The Marriage of Convenience Theme

(Note: The winners of the contest are GLORIA D’ALFONSO and ANNE HOILE. Congratulations to them and thank you to all who took the time to leave a comment.)

“No one does a marriage of convenience like Balogh.”

This is what Publishers Weekly says of Only a Promise (June 2, 2015). I was a bit surprised (as well as gratified) as I hadn’t realized that I had used the theme enough to have earned such a comment. But actually I have. I used it in The Temporary Wife when the hero needed a wife to annoy his father, who was pressing someone else upon him, and the heroine needed money to help support her younger siblings. I used it in Slightly Married, the first of the Bedwyn series, when Aidan Bedwyn needs to fulfil a promise to a dying fellow officer to protect his sister and the sister needs a husband in a hurry so that she will not lose her inheritance and find herself unable to support her adopted children. I used it in First Comes Marriage, the first of the Huxtable series, when Nessie desperately wants to save her eldest sister from having to marry the hero and so offers herself instead. I used it in… Well, perhaps you will think of a few more to mention in the comments below. There are several!

temporarywife4

Now that I know I use the theme, I ask myself why. There are a few definite reasons. First, it is a way to get the characters married early in the book so that the rest of the story can contain all the intimacies of a growing relationship. I don’t have to contrive to bring the characters together in almost every scene, They live together!

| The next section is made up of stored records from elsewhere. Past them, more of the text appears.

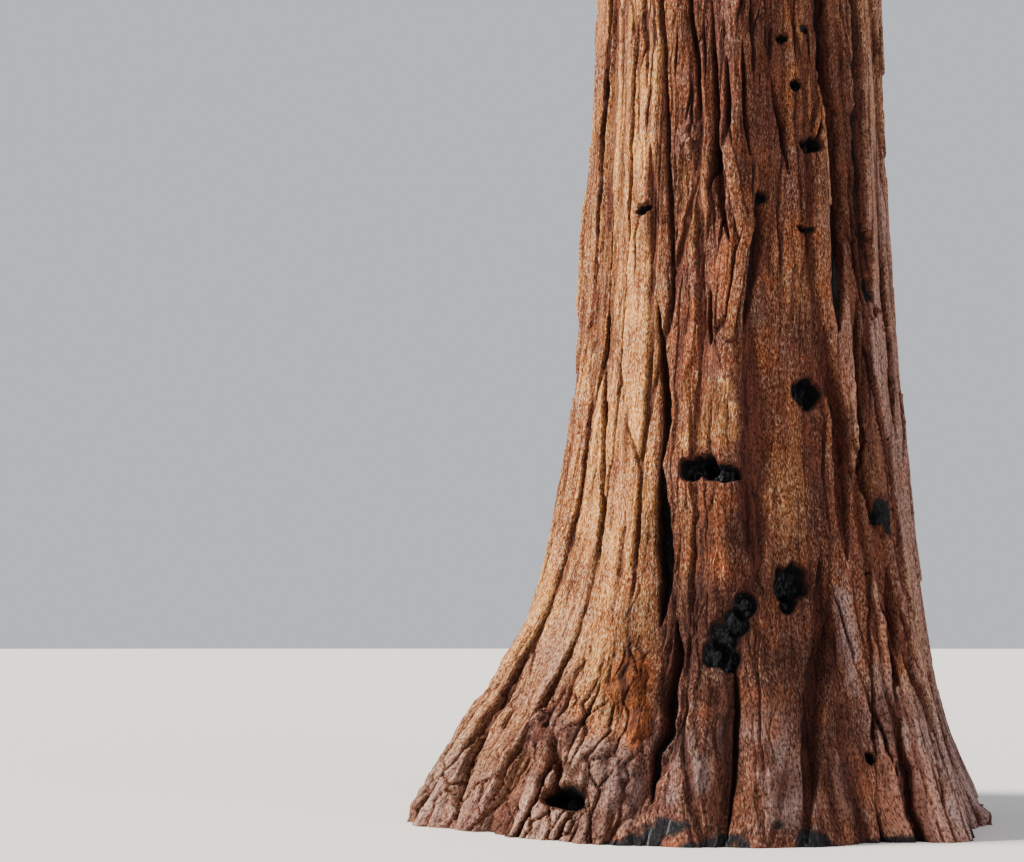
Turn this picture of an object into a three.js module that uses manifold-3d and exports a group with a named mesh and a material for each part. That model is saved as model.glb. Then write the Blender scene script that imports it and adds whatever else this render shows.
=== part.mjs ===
// A mature giant sequoia at five eighths of its real size, so that it stands 40 m tall.
// Units are millimetres and +Z is up. The origin is the trunk's axis in the flat cut at ground level.
// The front faces -Y. A turn is an angle in degrees about the trunk, from the front towards +X.
import * as THREE from 'three';
import { mergeVertices } from 'three/addons/utils/BufferGeometryUtils.js';
import Module from 'manifold-3d';

const wasm = await Module();
wasm.setup();

const trunk = {
  height: 40000,
  columnRadius: 935, // of the column, carried down through the flare to the ground
  tipRadius: 22,
  stoutness: 0.27, // how far the column stays thicker than a straight cone
  flareReach: 516, // what the foot adds all round at the ground
  flareHeight: 1415,
  flareBend: 0.93,
  leanReach: 356, // the axis drifts this far towards +X
  leanHeight: 6000,
  sides: 46,
  firstStep: 120, // between the two lowest rings
  stepGrowth: 1.18,
  longestStep: 2600,
};

// Buttresses of the foot: where each stands, how wide it is in degrees, how far it stands out at the
// ground and how high it rises.
const buttresses = [
  { turn: -68, spread: 19, reach: 440, rise: 980 },
  { turn: -44, spread: 12, reach: 200, rise: 900 },
  { turn: -24, spread: 9, reach: 150, rise: 520 },
  { turn: -7, spread: 7, reach: 60, rise: 1100 },
  { turn: 8, spread: 7, reach: 50, rise: 900 },
  { turn: 23, spread: 8, reach: 60, rise: 1000 },
  { turn: 49, spread: 11, reach: 137, rise: 1250 },
  { turn: 82, spread: 12, reach: 79, rise: 413 },
  { turn: 112, spread: 14, reach: 230, rise: 900 },
  { turn: 143, spread: 10, reach: 120, rise: 1100 },
  { turn: 170, spread: 13, reach: 260, rise: 800 },
  { turn: 201, spread: 11, reach: 150, rise: 1200 },
  { turn: 232, spread: 12, reach: 240, rise: 900 },
  { turn: 257, spread: 9, reach: 110, rise: 1000 },
];
const buttressBend = 2.2;

// Broad ridges of the column: how many go round, how high they are, and how far each set turns in
// degrees for every metre of height.
const flutes = [
  { count: 5, size: 26, start: 40, drift: 1.1 },
  { count: 9, size: 20, start: 200, drift: -1.6 },
  { count: 13, size: 13, start: 95, drift: 2.3 },
];

const crown = {
  foot: 12500, // height where the crown's outline begins
  reach: 6300, // its greatest radius
  shoulder: 2.6,
  dome: 0.6,
  footShare: 0.72, // radius at the foot, as a share of the greatest
  fullAt: 0.25, // share of the crown's height over which it widens to full
};

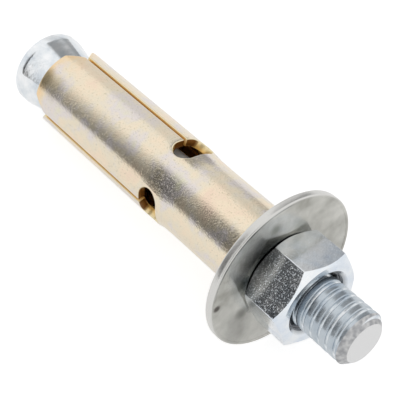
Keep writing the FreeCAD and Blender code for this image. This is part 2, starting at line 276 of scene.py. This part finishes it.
def makeNutMaterial():
    material, tree, coords, shader = newMaterial("brightZincNut")
    tint = finishMetal(tree, coords, shader, nutLook)[0]
    # painted shade: the countersinks are painted darker towards the bore
    start, full = nutLook["recessShadeRadii"]
    recessShadeShare = addNode(tree, "ShaderNodeMapRange", {"From Min": start, "From Max": full},
                       {"Value": distanceOut(tree, coords)})
    recessShaded = addNode(tree, "ShaderNodeMix", {7: srgb(nutLook["recessShade"])}, {0: recessShadeShare.outputs[0], 6: tint},
                    data_type="RGBA")
    tree.links.new(recessShaded.outputs[2], shader.inputs["Base Color"])
    return material


# Dull zinc on the washer: warm grey, rubbed and matt, with stains and smears of handling, painted shade
# beside the nut and a painted highlight on its rim
washerLook = {"patchMm": 4.0, "tints": [(0.3, "#9E9D96"), (0.5, "#B9B8B2"), (0.7, "#CDCCC6")],
              "relief": [(0.3, 5, 0.2, 0.8), (3, 10, 0.2, 0.8)], "gloss": (0.19, 0.27),
              "rim": "#D8D7D4", "rimHighlightRadii": (11.78, 11.9),
              # the broad soft spots at 203 and 300 degrees beside the nut are painted shade where the washer
              # mirrors the nut; the small ones are stains, smears and a nick at the rim
              "softSpots": [(203, 7.6, 1.2, 5.2, 0.6, 0.6, "#4A4A49"),
                        (262, 11.0, 1.2, 0.75, 0.25, 0.9, "#4A4440"),
                        (247, 7.1, 1.2, 1.3, 0.2, 0.6, "#55554E"),
                        (291, 7.6, 1.2, 1.5, 0.2, 0.65, "#55554E"),
                        (300, 9.5, 1.2, 4.5, 0.5, 0.35, "#6C6C68"),
                        (185, 9.0, 1.2, 1.2, 0.2, 0.5, "#6E6F5E"),
                        (154, 7.6, 1.2, 1.8, 0.3, 0.4, "#7C7C6C")]}


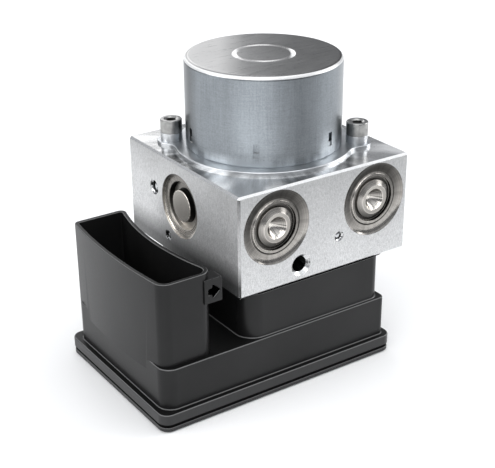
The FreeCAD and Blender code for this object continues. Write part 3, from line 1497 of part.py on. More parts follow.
def terminal_spots():
    """Places and half sizes of the terminals: two rows of pins and a blade at each end."""
    spots = []
    count = int(number("pins_per_row"))
    for row in ("-1", "1"):
        across = f"{SOCKET_MIDDLE_X} + {row} * pin_row_gap / 2"
        for index in range(count):
            along = f"socket_middle + {index - (count - 1) / 2} * pin_pitch"
            spots.append((across, along, "pin_thin / 2", "pin_wide / 2"))
    for side in ("-1", "1"):
        spots.append((SOCKET_MIDDLE_X, f"socket_middle + {side} * blade_offset",
                      "blade_wide / 2", "blade_thin / 2"))
    return spots


def connector():
    """Insert that holds the terminals in the socket's floor, and the terminals."""
    low = f"({CEILING} - header_below)"
    header = new_body("pin_header")
    block = sketch_on(header, "XY_Plane", "Insert", away=low)
    square(block, SOCKET_MIDDLE_X, "socket_middle", "header_width / 2 - seat_clearance",
           "header_length / 2 - seat_clearance")
    for spot in terminal_spots():
        square(block, *spot)
    pad(header, block, f"socket_floor + header_proud - {low}")
    keep(header, "pin_header")
    pins = new_body("connector_pins")
    ends = sketch_on(pins, "XY_Plane", "Terminals", away=BOARD_TOP)
    for spot in terminal_spots():
        square(ends, *spot)
    pad(pins, ends, f"pin_top - {BOARD_TOP}")
    keep(pins, "connector_pins")


def main():
    """Build every sub-part, check them all and write one file each."""
    hydraulic_block()
    ball_plugs()
    accumulators()
    pumps()
    valves()
    coil_pack()
    motor_can()
    motor_plate()
    motor_screws()
    motor_seal()
    shaft_and_bearings()
    armature()
    magnets()
    brush_gear()
    motor_lead()
    ecu_housing()
    housing_gasket()
    housing_screws()
    ecu_cover()
    cover_seal()
    circuit_board()
    connector()
    doc.recompute()
    failed = [item.Label for item in doc.Objects if {"Invalid", "Error"} & set(item.State)]
    if failed:
        raise RuntimeError("failed: " + ", ".join(failed))
    os.makedirs("parts", exist_ok=True)
    for part in PARTS:
        shape = part.Shape
        if shape.isNull() or not shape.isValid() or not shape.Solids:
            raise RuntimeError("no valid solid: " + part.Label)
    for part in PARTS:
        part.Shape.exportStep(f"parts/{part.Label}.step")
        print(part.Label, len(part.Shape.Solids), round(part.Shape.Volume, 1))


main()
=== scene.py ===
import json
import logging
import math
from dataclasses import dataclass
from enum import Enum
from typing import Callable, Sequence, Union

import bpy
from mathutils import Euler, Matrix, Vector


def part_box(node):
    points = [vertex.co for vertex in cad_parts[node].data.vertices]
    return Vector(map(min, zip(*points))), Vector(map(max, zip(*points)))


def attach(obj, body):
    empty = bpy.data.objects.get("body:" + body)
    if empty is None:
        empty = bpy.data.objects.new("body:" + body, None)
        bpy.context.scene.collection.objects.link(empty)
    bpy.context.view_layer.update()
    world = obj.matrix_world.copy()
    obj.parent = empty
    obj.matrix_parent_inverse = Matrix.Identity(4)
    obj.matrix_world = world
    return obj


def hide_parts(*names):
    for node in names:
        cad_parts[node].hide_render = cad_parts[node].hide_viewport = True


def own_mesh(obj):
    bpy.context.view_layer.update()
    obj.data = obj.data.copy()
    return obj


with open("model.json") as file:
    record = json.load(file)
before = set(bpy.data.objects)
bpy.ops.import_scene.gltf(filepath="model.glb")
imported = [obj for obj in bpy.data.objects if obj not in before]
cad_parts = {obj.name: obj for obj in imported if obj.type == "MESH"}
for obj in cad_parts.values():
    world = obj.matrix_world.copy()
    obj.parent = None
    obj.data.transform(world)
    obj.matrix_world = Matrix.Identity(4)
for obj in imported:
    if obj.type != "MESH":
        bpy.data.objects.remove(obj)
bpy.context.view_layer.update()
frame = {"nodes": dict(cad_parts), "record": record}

LOG = logging.getLogger("brake_module")
MM = 0.001
BLACK = (0.0, 0.0, 0.0)
BLOCK = ((-42.85, -44.5, 47.1), (42.85, 41.4, 90.8))
CAP_ACROSS, CAP_HEIGHT, PLUG_HEIGHT = 24.8, 74.0, 71.7
LUG = ((-58.4, -43.55, 49.2), (-50.1, -36.55, 59.7))
PHOTO_RIGHT = (0.83, -0.56)


def math_node(operation: str, swapped: bool = False) -> Callable[..., "Term"]:
    """Describe a method of Term that adds one Math node.

    Args:
        operation: the node's operation.
        swapped: puts the other value before this one.

    Returns:
        The method, which gives the node's result.
    """
    def method(self: "Term", *others: Union["Term", float]) -> "Term":
        """Work out this value with the others."""
        values = (*others, self) if swapped else (self, *others)
        return self.shades.node("ShaderNodeMath", {"operation": operation}, dict(enumerate(values)))
    return method


class Term:
    """One value of a shader; arithmetic on it adds the Math nodes that work it out.

    Above and below give one where the value is over or under a limit, else nought.
    """

    __add__ = __radd__ = math_node("ADD")
    __sub__ = math_node("SUBTRACT")
    __rsub__ = math_node("SUBTRACT", swapped=True)
    __mul__ = math_node("MULTIPLY")
    __pow__ = math_node("POWER")
    above = math_node("GREATER_THAN")
    below = math_node("LESS_THAN")
    sign = math_node("SIGN")
    absolute = math_node("ABSOLUTE")
    sine = math_node("SINE")
    root = math_node("SQRT")

    def __init__(self, shades: "Shades", socket: bpy.types.NodeSocket) -> None:
        """Wrap an output socket of a material's node tree."""
        self.shades = shades
        self.socket = socket

    def __neg__(self) -> "Term":
        """The value with its sign turned."""
        return self * -1.0

    def hypot(self, other: "Term") -> "Term":
        """The distance that this value and another make at a right angle."""
        return (self * self + other * other).root()

    def spread(self, low: float, high: float, start: float = 0.0, end: float = 1.0) -> "Term":
        """Map low to start and high to end, held at both ends."""
        return self.shades.node("ShaderNodeMapRange", {"clamp": True},
                                {0: self, 1: low, 2: high, 3: start, 4: end})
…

My books are almost all set during the Regency era of the early 19th century, when young ladies in particular did not have the freedom of movement and the privacy that we expect today. Finding realistic reasons for them to be alone with their heroes, especially in sexual ways, is not easy. But if the couple is married, then the problem goes away.

firstcomes4

Another reason is that the marriage of convenience is contracted for other reasons than love or even affection. The couple has agreed to marry, but they have low expectations of finding emotional satisfaction with each other. That is not why they married. Sometimes they do not even like each other particularly well. Occasionally they actively dislike each other (A Christmas Promise is a good example of that). Almost always they do not know each other at all well and are not planning to share themselves with each other except in essentials. However, these are marriages and in most cases, unless there is a good reason, they do not exclude sex. As a writer, then, I have all the ingredients in the particular set-up I have planned to set the couple in close proximity to each other and in conflict with each other. Gradually they get to know each other, to solve their own problems and somehow to enable the other to solve her/his problems. Liking and respect usually come first as a result–remember that I write love stories and it is not likely the differences will prevail and the story will end up as a continued marriage of convenience! And then at last, by the end of the book, the couple is in love and–beyond the passion and euphoria of that state–truly love each other.

Lastly, and perhaps most important, this approach to writing a story gives me all the opportunity I need to delve deeply into character and to explore a growing love relationship in all its facets. And this is what I love doing more than anything in my writing.